RetailMeNot (SALE) is slated to report last quarter’s numbers today. If the pros are right, RetailMeNot’s adjusted earnings should come to 15 cents per share — more than the 11 cents it posted in its only other reported quarter as a publicly traded company.
Still, for some investors, the SALE earnings report — along with a reasonably thorough outlook — will be more than enough to make a buy/sell decision for RetailMeNot.
The question is, what do most would-be shareholders need to know heading into, and out of, the earnings announcement?
First and foremost, know that trading SALE stock itself is inherently a bit of a coin toss, if only because shares still are hearing the echoes of a rather well-received public debut. So, it’s still a tad premature to start treating RetailMeNot as a “normal” company.
Second, know that last quarter’s SALE earnings report still isn’t the most accurate snapshot of the company’s operation efficiency.
Just to put things in perspective, aside from the anticipated adjusted bottom line of 15 cents per share, RetailMeNot is projected to post $45.9 million in revenue for Q3. The results aren’t atypical for a startup. But startup or not, RetailMeNot is a $1.65 billion entity, and the company is going to need to ramp up the top line (as well as the bottom one) by quite a bit — and soon — if it’s going to keep investors interested enough to prop SALE stock up at its fairly lofty valuation.
It’s not out of the question, however. Future SALE earnings reports are going to be boosted by a handful of trends working in the company’s favor.

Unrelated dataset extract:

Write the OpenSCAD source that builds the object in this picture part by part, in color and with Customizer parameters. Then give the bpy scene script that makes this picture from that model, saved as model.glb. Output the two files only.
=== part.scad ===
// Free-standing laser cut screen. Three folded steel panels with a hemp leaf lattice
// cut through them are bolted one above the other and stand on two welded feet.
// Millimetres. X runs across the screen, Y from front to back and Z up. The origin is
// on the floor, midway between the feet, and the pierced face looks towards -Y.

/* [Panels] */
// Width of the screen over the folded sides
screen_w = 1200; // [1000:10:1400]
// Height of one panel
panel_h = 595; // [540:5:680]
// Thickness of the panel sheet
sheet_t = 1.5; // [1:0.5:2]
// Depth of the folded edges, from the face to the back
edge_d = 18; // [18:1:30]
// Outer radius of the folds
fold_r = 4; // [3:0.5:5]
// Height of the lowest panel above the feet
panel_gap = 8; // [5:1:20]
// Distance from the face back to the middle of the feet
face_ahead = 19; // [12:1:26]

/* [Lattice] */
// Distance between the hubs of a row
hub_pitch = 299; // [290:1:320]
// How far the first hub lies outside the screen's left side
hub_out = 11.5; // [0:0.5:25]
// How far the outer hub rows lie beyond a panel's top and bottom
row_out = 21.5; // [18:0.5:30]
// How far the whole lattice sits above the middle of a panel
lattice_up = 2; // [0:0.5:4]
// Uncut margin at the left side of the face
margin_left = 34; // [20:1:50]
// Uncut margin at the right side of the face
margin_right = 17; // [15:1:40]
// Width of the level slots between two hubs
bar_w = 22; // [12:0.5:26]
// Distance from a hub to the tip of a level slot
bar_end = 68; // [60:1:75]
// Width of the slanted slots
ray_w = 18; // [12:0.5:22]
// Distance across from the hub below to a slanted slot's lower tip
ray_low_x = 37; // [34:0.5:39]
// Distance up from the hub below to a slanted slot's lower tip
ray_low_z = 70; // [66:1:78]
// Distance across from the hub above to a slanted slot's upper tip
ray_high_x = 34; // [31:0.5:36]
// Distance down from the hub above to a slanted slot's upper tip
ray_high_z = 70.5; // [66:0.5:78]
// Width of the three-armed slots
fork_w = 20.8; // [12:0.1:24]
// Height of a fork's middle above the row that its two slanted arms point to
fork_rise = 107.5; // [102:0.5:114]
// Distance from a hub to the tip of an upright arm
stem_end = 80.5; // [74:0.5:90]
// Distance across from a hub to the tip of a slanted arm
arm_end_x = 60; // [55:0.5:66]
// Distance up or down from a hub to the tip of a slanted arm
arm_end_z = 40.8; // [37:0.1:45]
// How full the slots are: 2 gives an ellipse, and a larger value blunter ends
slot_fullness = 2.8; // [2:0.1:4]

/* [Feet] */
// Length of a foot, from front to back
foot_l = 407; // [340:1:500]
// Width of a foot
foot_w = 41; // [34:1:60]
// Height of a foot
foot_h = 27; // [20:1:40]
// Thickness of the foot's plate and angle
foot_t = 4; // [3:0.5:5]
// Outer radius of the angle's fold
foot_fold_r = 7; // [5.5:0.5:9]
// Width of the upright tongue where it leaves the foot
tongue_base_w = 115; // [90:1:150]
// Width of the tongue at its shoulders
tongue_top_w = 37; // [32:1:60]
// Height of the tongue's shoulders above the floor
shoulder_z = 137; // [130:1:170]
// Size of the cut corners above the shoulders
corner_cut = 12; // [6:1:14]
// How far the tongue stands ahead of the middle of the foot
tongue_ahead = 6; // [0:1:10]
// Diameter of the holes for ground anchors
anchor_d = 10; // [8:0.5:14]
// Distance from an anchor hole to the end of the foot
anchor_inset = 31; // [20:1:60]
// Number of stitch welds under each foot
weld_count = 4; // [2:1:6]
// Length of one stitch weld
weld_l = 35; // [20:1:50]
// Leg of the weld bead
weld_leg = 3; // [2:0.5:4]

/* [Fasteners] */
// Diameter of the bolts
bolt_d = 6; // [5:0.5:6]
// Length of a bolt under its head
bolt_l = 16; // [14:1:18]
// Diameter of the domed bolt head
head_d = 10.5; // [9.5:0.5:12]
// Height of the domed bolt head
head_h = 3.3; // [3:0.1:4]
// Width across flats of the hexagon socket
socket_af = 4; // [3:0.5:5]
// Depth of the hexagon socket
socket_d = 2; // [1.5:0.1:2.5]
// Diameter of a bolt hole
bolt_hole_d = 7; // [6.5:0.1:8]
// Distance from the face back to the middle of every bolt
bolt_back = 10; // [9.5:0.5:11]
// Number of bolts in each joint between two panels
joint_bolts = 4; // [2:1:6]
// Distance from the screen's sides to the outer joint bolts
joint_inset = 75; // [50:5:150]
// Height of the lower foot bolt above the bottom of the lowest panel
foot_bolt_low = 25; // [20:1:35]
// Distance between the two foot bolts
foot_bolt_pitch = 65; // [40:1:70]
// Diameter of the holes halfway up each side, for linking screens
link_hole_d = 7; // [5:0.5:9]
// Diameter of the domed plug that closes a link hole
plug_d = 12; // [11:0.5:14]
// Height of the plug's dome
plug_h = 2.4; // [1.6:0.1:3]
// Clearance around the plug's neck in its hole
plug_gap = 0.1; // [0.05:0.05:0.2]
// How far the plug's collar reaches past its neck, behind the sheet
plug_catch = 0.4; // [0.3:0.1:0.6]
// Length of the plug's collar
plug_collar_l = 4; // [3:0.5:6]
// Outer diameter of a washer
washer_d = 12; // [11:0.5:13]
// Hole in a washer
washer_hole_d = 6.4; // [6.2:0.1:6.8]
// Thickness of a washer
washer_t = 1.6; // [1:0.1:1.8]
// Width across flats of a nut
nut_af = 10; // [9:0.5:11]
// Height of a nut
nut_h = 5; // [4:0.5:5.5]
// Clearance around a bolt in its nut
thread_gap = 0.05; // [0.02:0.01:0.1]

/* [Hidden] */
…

One of those forces is the combination of a tepid economy and the upcoming holiday shopping season. Early polls suggest that U.S. consumers plan to spend at least as much on gift-giving this Christmas, though the lingering economic malaise is prompting most of these shoppers to spend more efficiently. That means coupons.
Another one of the undertows prodding the growing popularity of the RetailMeNot site is its success with men. Traditionally, males have not made the bulk of a household’s spending decisions, and the few men that did shop did so with little to no planning (other than planning a trip to the mall). Now, however, men are becoming a savvy shopper demographic, looking for coupons and deals online before shelling out any dollars. RetailMeNot reports that 40% of its users are men, which might well indicate it’s striking a chord with males that was one deemed a Herculean task.
At the same time, the value of SALE stock is apt to be buoyed by the sheer fact that many consumers have yet to learn about RetailMeNot, and/or learn that it’s very much not a Groupon clone. RetailMeNot is a discount and coupon aggregation site that actually benefits all involved parties. As consumer awareness of the site grows, SALE earnings should continue to grow, which in turn means shares of SALE stock are apt to continue generating buying interest.
Investors of SALE stock should look for more details and hints of plausible growth on these fronts, as the current-quarter and 2014 outlooks show lofty growth expectations. RetailMeNot is expected to post of profit of 30 cents per share on revenue of $65.3 million for the fourth quarter of 2013, and is projected to earn 99 cents per shares in 2014 (vs. income of 88 cents per share in 2013) on revenue of $244.2 million (compared to this year’s expected top line of $195.5 million).
As of this writing, James Brumley did not hold a position in any of the aforementioned securities.